**Available data**
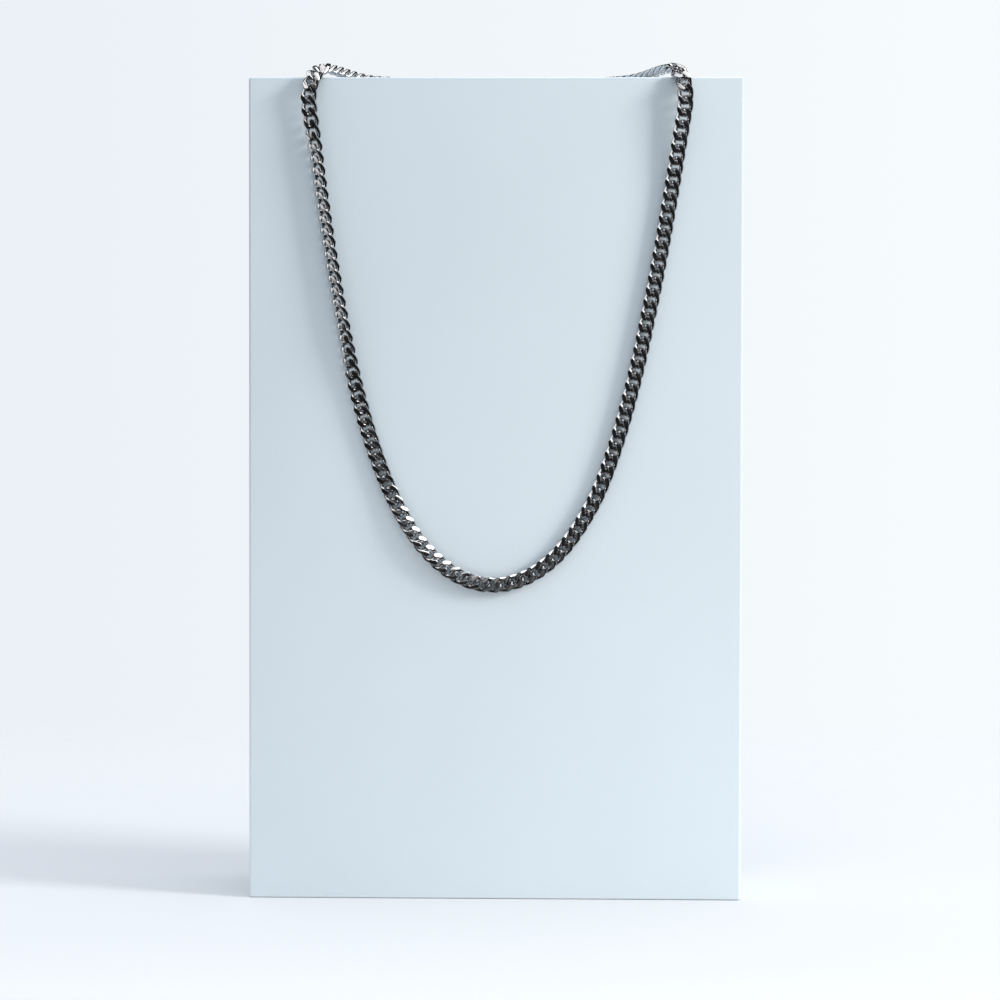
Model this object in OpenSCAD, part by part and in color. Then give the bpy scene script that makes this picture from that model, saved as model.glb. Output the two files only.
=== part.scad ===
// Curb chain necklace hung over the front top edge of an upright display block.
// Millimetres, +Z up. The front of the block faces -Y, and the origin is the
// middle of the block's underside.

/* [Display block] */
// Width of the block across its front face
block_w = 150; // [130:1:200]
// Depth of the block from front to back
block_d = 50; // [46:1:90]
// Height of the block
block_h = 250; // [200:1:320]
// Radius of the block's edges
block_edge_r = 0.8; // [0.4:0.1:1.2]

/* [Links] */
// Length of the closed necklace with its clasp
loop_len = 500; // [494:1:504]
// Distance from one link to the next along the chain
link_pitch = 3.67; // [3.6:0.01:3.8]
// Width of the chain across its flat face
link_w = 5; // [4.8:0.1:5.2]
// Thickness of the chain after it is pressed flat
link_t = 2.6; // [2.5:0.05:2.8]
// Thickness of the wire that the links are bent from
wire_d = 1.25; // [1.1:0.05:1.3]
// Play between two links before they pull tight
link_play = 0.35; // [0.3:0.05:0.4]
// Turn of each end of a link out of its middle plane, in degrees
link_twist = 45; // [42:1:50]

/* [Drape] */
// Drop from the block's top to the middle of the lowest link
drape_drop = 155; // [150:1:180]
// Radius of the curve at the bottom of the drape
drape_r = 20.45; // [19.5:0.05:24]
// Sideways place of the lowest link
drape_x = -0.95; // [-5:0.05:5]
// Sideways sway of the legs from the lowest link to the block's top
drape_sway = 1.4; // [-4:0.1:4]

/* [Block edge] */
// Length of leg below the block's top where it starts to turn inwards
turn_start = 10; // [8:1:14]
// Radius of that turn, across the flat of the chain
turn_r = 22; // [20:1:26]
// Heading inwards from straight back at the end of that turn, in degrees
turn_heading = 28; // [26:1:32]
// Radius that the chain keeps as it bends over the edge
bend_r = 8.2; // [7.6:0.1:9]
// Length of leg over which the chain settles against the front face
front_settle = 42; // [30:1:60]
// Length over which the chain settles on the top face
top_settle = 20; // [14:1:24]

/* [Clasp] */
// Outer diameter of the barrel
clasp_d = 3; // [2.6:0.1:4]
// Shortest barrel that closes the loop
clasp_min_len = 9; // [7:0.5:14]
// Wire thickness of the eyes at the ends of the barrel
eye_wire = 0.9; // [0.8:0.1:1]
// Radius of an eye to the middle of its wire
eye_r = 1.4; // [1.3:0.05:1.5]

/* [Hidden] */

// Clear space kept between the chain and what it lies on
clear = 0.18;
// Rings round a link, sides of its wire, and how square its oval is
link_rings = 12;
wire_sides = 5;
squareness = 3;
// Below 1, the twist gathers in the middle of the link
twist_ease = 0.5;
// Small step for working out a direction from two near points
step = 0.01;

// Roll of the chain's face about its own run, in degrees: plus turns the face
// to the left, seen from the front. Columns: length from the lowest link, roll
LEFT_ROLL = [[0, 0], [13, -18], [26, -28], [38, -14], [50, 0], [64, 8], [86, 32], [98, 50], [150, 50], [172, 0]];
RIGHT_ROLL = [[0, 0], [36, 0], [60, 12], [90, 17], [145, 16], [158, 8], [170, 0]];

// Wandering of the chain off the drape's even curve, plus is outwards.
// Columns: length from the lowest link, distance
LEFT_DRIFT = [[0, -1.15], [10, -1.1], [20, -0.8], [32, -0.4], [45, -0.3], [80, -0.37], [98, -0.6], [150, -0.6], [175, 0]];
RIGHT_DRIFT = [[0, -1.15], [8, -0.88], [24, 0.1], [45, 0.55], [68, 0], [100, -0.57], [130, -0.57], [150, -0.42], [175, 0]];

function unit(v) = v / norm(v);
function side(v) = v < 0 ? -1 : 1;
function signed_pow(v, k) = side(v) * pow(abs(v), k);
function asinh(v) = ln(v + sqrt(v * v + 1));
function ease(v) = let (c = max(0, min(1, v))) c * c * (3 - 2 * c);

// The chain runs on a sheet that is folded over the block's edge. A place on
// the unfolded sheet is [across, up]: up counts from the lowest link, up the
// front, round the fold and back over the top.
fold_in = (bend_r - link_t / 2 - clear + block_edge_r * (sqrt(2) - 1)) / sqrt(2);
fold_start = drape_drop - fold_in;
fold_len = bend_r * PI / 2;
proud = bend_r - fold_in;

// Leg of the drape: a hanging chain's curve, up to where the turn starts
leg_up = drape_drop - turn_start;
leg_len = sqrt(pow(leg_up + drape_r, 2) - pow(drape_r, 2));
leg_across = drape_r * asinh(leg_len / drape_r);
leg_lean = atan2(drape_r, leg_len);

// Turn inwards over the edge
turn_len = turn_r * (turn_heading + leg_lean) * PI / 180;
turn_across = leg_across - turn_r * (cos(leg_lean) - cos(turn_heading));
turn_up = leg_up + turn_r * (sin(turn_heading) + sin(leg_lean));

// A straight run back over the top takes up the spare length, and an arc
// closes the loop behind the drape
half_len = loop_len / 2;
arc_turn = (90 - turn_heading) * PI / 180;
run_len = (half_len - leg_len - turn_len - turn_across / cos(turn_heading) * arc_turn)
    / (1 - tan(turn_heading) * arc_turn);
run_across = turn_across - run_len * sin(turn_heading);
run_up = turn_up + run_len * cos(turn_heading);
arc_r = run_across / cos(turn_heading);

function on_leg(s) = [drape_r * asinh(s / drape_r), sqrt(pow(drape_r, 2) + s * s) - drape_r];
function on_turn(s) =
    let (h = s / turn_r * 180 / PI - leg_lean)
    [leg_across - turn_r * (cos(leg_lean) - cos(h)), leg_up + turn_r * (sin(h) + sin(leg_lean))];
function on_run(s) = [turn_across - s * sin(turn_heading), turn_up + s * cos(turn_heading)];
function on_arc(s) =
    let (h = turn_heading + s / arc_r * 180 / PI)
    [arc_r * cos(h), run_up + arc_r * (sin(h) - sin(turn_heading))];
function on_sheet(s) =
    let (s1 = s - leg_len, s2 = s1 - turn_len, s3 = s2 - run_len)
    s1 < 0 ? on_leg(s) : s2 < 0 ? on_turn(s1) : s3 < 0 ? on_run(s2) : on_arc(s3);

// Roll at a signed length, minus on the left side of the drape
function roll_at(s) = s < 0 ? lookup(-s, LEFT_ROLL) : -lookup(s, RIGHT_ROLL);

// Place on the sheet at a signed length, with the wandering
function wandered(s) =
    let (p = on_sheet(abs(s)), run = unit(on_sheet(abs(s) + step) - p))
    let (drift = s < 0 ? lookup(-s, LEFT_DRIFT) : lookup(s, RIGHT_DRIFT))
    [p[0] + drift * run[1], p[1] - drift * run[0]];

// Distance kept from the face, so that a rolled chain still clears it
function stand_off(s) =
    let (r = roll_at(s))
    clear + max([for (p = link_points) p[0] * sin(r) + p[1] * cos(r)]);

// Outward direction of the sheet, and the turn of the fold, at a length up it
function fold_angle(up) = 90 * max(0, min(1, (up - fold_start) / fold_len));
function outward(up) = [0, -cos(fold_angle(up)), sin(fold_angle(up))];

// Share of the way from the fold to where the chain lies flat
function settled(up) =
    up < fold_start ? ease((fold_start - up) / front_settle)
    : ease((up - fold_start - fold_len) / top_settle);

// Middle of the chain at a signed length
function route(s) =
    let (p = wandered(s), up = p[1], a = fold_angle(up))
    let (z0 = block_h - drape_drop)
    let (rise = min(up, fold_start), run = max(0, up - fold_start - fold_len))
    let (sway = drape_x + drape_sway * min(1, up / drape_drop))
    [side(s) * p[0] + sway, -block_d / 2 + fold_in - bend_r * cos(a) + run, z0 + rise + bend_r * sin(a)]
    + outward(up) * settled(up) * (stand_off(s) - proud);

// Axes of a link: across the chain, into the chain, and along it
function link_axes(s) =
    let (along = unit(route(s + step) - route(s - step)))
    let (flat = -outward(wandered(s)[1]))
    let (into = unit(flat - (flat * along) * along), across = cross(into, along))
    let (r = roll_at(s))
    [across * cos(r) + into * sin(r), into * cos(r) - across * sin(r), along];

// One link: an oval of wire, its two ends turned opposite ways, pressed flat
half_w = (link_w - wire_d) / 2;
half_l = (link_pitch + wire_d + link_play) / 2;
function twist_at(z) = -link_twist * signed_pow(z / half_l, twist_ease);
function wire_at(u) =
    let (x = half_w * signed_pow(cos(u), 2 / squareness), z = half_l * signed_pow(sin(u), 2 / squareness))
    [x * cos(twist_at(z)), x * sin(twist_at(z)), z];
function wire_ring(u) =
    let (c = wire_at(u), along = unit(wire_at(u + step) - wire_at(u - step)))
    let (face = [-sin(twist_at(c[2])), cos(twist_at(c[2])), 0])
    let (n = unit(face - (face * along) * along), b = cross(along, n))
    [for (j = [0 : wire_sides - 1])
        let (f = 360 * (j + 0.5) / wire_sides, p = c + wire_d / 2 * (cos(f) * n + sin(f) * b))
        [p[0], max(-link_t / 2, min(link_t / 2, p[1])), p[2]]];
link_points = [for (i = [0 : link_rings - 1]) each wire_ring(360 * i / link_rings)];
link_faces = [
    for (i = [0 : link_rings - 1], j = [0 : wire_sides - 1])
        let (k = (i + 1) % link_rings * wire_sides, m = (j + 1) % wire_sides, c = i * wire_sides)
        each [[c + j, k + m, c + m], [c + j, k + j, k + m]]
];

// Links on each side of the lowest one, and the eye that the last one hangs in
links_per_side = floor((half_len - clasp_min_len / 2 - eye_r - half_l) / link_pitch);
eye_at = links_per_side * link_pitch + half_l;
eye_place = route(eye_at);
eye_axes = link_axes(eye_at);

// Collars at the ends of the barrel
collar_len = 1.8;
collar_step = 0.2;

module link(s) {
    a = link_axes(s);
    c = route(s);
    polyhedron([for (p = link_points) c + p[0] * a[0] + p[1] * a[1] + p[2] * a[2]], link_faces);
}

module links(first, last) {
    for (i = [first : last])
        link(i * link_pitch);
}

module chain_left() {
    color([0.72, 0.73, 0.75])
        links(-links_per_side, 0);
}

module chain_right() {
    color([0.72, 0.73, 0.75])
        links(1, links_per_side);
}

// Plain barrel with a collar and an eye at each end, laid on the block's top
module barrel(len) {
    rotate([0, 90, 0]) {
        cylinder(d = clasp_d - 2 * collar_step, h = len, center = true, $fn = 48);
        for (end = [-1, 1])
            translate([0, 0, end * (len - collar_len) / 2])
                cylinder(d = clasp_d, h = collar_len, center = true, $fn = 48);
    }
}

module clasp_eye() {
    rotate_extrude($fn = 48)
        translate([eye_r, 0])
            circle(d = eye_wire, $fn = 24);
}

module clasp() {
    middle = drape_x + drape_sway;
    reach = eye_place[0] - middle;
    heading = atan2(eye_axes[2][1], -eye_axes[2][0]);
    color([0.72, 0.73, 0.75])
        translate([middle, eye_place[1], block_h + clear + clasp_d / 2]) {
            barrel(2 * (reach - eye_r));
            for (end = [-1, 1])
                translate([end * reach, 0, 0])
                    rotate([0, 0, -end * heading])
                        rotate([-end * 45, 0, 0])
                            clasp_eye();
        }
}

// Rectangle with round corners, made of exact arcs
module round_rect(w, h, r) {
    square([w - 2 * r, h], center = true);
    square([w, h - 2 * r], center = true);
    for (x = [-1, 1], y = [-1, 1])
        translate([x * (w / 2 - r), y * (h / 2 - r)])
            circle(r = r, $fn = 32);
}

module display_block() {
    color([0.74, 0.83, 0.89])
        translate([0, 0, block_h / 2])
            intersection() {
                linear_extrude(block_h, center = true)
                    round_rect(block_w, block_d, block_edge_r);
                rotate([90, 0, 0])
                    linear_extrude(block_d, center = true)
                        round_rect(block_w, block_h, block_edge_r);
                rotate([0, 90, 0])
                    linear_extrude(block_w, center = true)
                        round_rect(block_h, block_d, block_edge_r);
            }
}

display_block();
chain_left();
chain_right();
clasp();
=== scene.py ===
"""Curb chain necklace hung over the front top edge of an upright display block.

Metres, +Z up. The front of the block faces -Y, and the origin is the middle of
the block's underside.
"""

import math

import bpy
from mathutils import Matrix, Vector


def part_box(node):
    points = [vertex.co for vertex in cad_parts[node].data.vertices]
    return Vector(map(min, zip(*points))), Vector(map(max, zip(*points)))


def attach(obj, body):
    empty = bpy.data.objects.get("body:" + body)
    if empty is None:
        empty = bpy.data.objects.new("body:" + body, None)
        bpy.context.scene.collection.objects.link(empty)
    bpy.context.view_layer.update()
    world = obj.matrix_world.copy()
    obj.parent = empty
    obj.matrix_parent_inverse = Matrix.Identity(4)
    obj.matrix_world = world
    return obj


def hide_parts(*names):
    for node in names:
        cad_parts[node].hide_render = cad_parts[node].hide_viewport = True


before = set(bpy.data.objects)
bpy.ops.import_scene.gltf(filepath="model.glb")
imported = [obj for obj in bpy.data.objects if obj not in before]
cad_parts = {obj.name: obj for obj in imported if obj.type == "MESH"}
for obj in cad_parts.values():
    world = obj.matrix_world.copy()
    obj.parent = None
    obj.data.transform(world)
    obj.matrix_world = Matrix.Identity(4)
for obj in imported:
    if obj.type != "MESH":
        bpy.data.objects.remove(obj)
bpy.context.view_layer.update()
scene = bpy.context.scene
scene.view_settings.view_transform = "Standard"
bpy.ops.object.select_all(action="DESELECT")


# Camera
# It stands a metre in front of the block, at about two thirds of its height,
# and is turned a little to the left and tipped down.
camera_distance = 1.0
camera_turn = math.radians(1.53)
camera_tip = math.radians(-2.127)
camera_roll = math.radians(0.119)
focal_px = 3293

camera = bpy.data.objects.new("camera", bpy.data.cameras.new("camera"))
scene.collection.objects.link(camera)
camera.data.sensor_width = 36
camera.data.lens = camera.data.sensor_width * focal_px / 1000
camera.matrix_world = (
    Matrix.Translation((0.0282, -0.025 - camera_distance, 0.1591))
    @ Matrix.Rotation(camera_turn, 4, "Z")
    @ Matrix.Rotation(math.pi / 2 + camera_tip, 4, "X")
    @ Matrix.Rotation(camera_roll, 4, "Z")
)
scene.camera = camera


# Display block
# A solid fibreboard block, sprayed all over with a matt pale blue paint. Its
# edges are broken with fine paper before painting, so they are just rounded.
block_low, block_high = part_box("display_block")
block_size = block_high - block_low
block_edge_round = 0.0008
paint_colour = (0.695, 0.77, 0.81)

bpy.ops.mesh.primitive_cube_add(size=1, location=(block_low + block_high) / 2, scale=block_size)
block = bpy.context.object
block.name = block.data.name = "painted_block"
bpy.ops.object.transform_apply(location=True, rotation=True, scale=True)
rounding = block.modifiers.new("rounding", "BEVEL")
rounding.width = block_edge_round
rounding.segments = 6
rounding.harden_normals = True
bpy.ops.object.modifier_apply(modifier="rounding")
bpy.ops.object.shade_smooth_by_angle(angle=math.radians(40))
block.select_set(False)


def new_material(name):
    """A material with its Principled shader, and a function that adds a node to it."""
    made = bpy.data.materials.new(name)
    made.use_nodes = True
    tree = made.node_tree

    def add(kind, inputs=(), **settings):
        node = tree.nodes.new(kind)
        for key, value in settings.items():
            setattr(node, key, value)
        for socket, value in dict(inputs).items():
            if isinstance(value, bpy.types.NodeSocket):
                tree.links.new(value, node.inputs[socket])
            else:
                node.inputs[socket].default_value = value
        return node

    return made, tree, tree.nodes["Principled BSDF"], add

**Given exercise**
Each line in the data that holds the string "imported" should be found and copied.

**Result**
imported = [obj for obj in bpy.data.objects if obj not in before]
cad_parts = {obj.name: obj for obj in imported if obj.type == "MESH"}
for obj in imported:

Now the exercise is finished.